The “licence-permit raj”, rather than creating a more equitable society, actually created a hugely corrupt and inefficient system that created oligarchies and huge inequalities, not just between people but also between regions.

Prime Minister P.V. Narasimha Rao took the first steps to dismantle the “licence-permit raj” in 1991 when his government effectively dustbinned the Industrial Licensing Policy 1956 and ushered in what has generally come to be known as “economic reforms”. This is still a work in progress.

All major economies that have grown rapidly have a high level of fixed investment. Only 21 countries have achieved eight per cent growth a year sustained over a 20-year period since the Second World War. The first eight are Asian economies — China, Japan, Singapore, South Korea, North Korea, Taiwan, Thailand and Hong Kong. Their systems varied, but they had one essential commonality. All of them had, during their periods of rapid growth, very high percentages of Gross Domestic Fixed Capital Formation in GDP, between 30-50 per cent.

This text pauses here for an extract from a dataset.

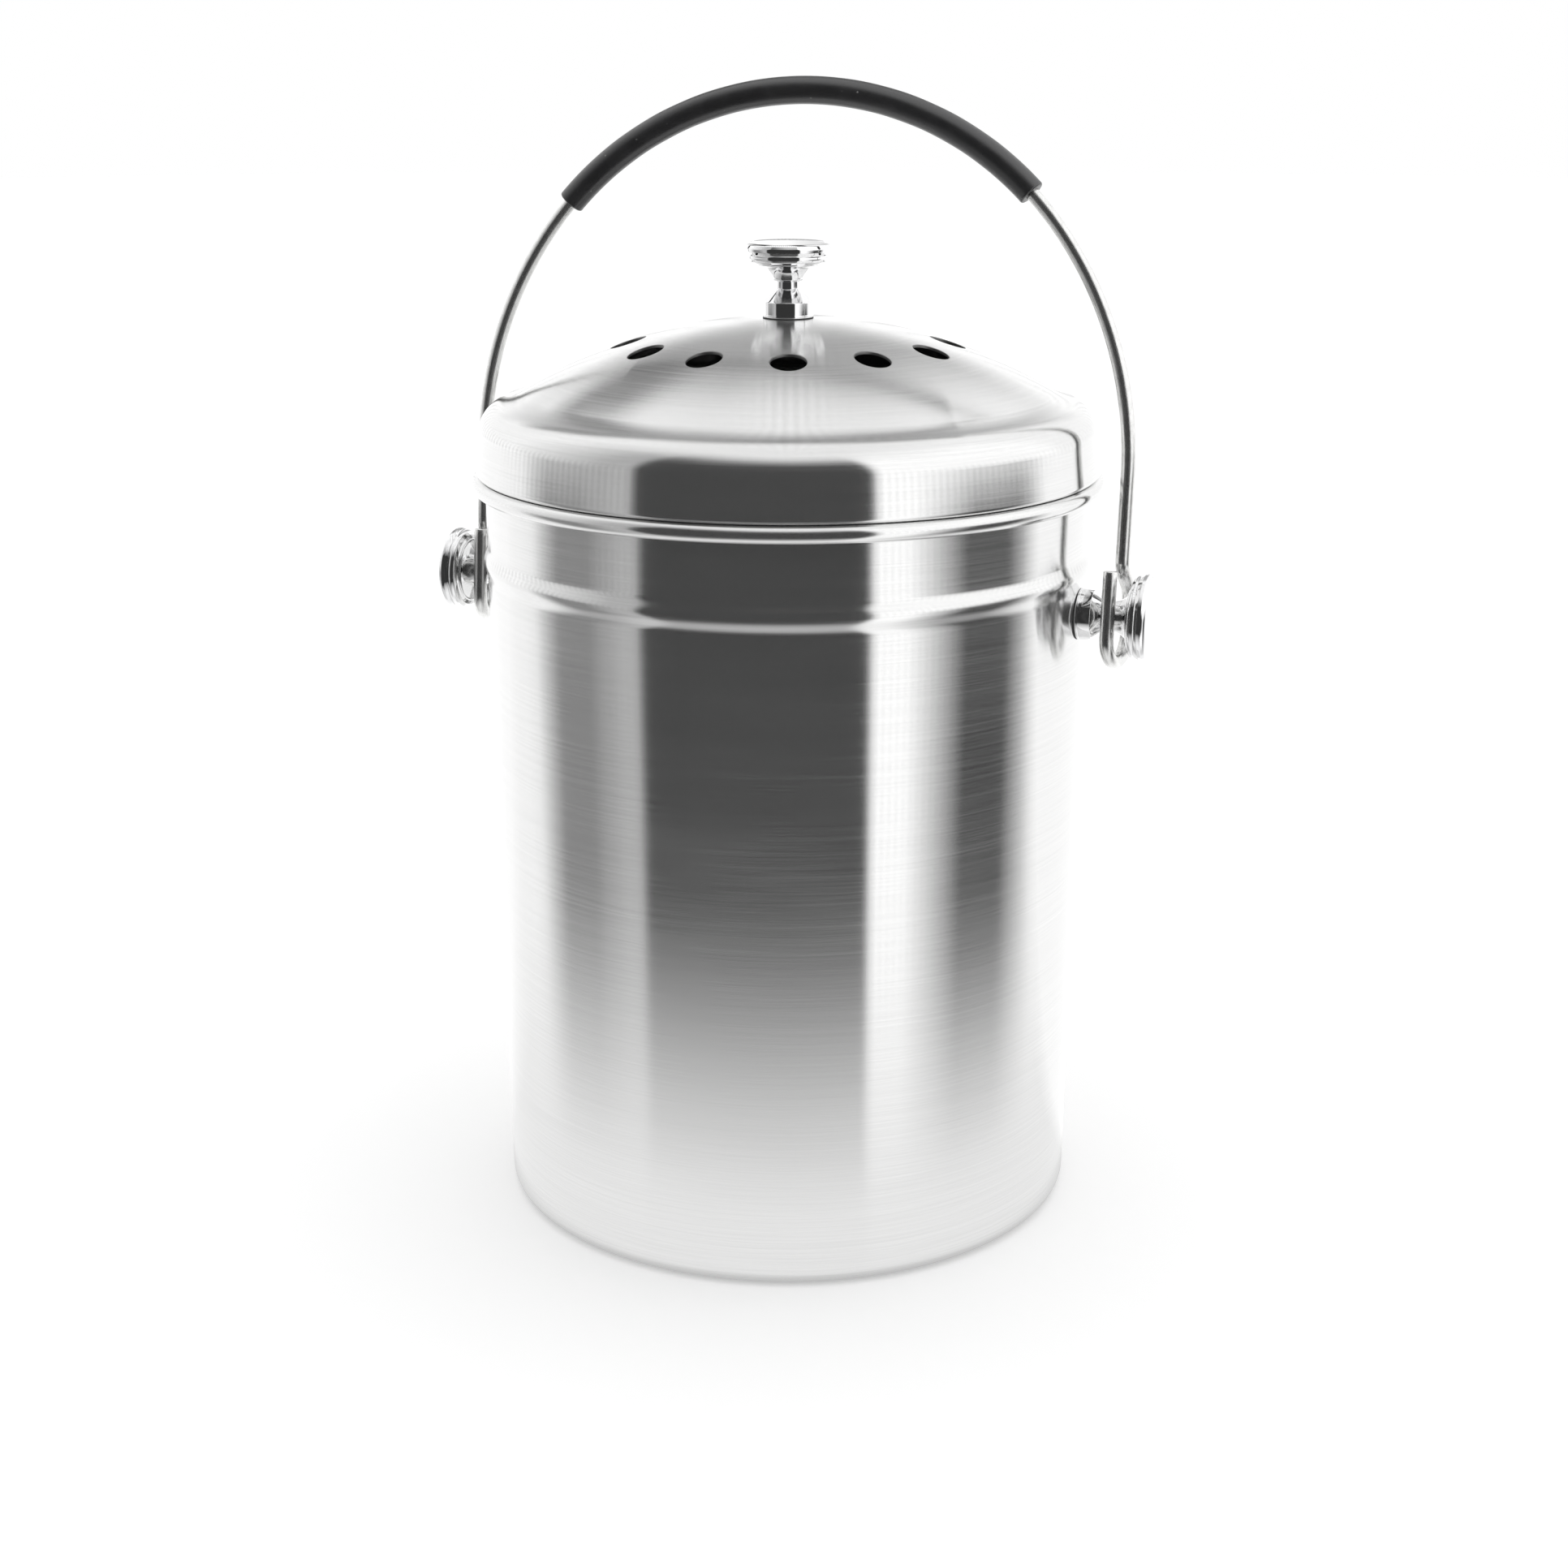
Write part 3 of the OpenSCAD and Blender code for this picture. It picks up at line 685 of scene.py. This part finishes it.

India’s capital formation languished in the lower two-digit numbers for the first three decades after Independence. It began to increase from 17.9 per cent of GDP in 1991 to 22.7 per cent of GDP in 2000, and to peak at 37.6 per cent of GDP in 2008, due to the loosening of constricting state controls. India’s GDP growth kept pace with this and rose from 5.2 per cent in the decade 1980-90, to over 6.0 per cent during 1990-2000 and to 7.8 per cent during 2000-10.

If Rajaji’s rejection of Fabian socialist notions of economic and social development had been the policy in the late 1950s, it would have given India a head start in capital formation, industrialisation and faster economic growth. But better late than never.